-- START --

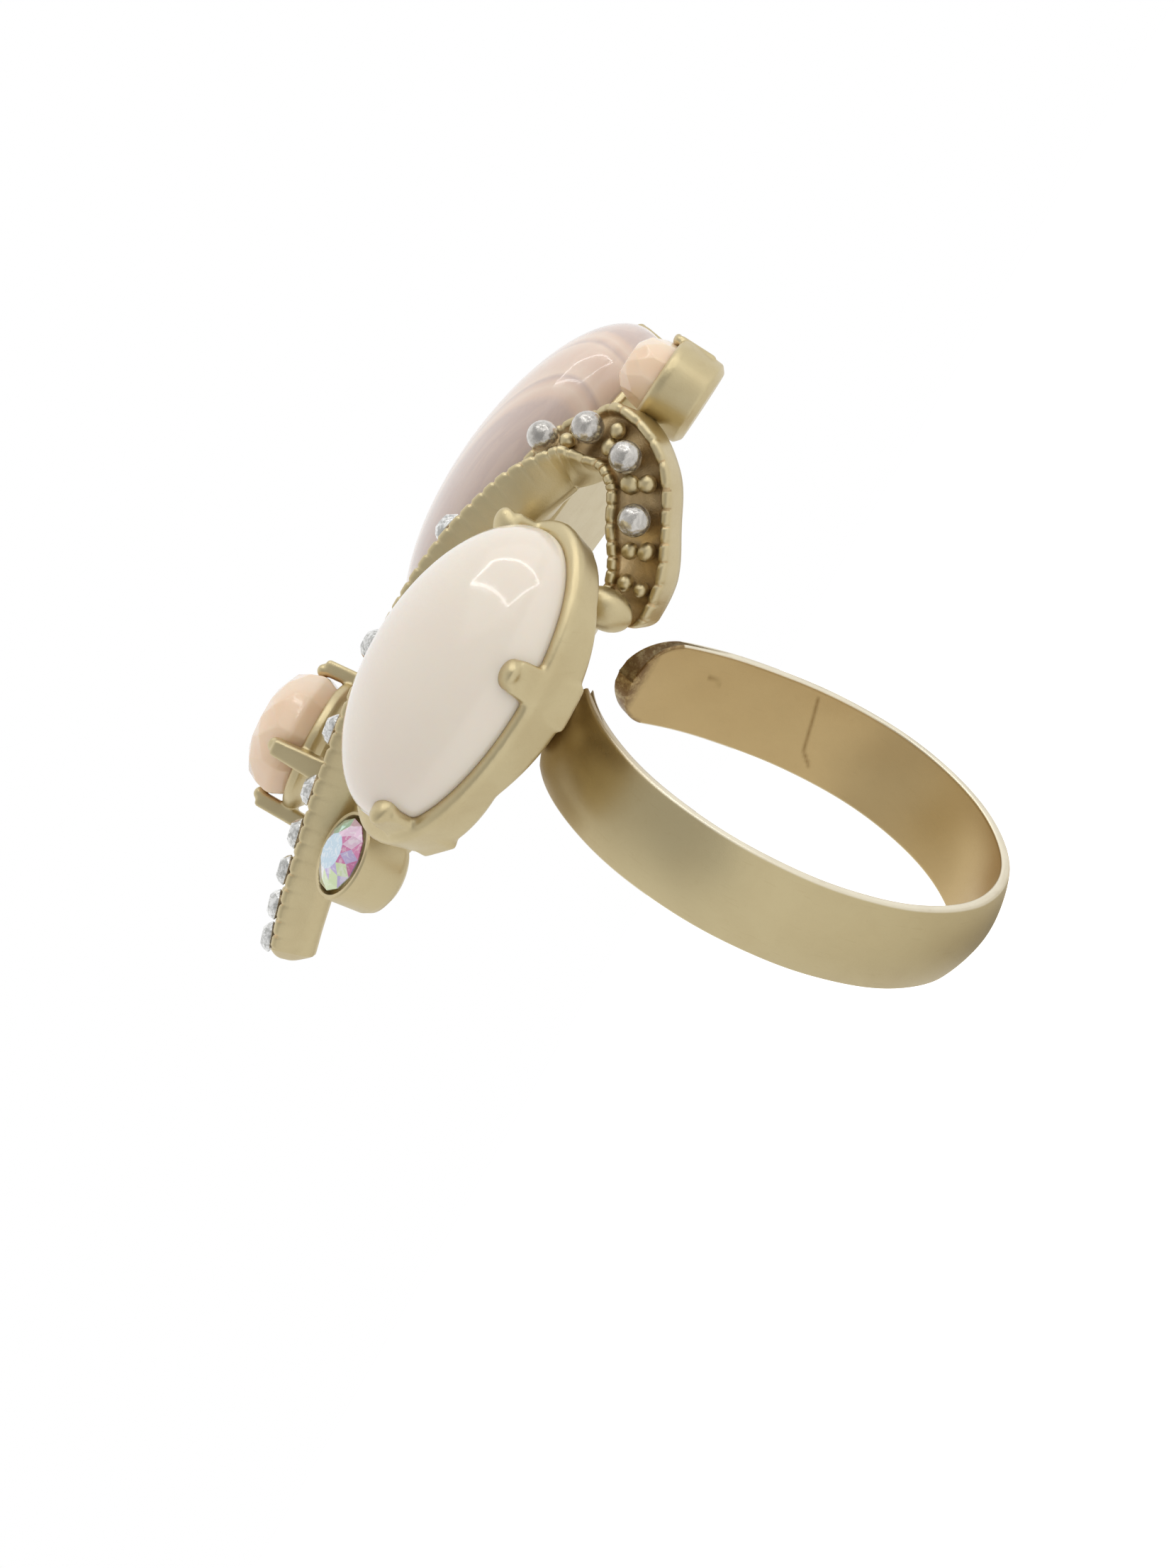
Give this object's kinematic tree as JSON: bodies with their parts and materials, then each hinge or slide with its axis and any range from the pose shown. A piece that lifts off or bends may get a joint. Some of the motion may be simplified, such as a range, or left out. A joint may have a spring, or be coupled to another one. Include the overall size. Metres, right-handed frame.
{
  "type": "cocktail ring",
  "caption": "Adjustable open-band cocktail ring with a satin gold cast head of oval cabochons, faceted stones, pearl beads and crystals around a scroll.",
  "frame": {"origin": "centre of the finger hole, on the finger's axis, at mid width of the band", "axes": "+Y along the finger, +Z towards the head, +X towards the soldered side of the band"},
  "size_m": [0.0279, 0.032, 0.0315],
  "materials": {
    "satin_gold": "satin pale champagne gold plate",
    "white_resin": "polished",
    "banded_agate": "polished",
    "peach_resin": "polished facets",
    "grey_pearl": "pearlescent",
    "clear_crystal": "polished facets",
    "iridescent_crystal": "polished facets with an iridescent coat"
  },
  "bodies": {
    "head_and_fixed_arm": {"shank_soldered_arm": "satin_gold", "scroll_channel": "satin_gold", "white_basket": "satin_gold", "agate_cup": "satin_gold", "upper_peach_box": "satin_gold", "lower_peach_claws": "satin_gold", "crystal_cup": "satin_gold", "head_bridge": "satin_gold", "white_stem": "satin_gold", "agate_stem": "satin_gold", "scroll_stem": "satin_gold", "lower_peach_stem": "satin_gold", "crystal_stem": "satin_gold", "white_cabochon": "white_resin", "agate_cabochon": "banded_agate", "upper_peach_stone": "peach_resin", "lower_peach_stone": "peach_resin", "crystal_stone": "iridescent_crystal", "pearl_1": "grey_pearl", "pearl_2": "grey_pearl", "pearl_3": "grey_pearl", "pearl_4": "grey_pearl", "rhinestone_1": "clear_crystal", "rhinestone_2": "clear_crystal", "rhinestone_3": "clear_crystal", "rhinestone_4": "clear_crystal", "rhinestone_5": "clear_crystal", "rhinestone_6": "clear_crystal", "rhinestone_7": "clear_crystal", "rhinestone_8": "clear_crystal"},
    "free_arm": {"shank_free_arm": "satin_gold"}
  },
  "joints": [
    {"name": "band_flex", "type": "hinge", "parent": "head_and_fixed_arm", "child": "free_arm", "pos_m": [0, 0, -0.0098], "axis": [0, -1, 0], "range_deg": [-2, 10]}
  ]
}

-- END --

§ PROBLEM:
Extract every line above containing the word "materials".

§ REPLY:
Give this object's kinematic tree as JSON: bodies with their parts and materials, then each hinge or slide with its axis and any range from the pose shown. A piece that lifts off or bends may get a joint. Some of the motion may be simplified, such as a range, or left out. A joint may have a spring, or be coupled to another one. Include the overall size. Metres, right-handed frame.
  "materials": {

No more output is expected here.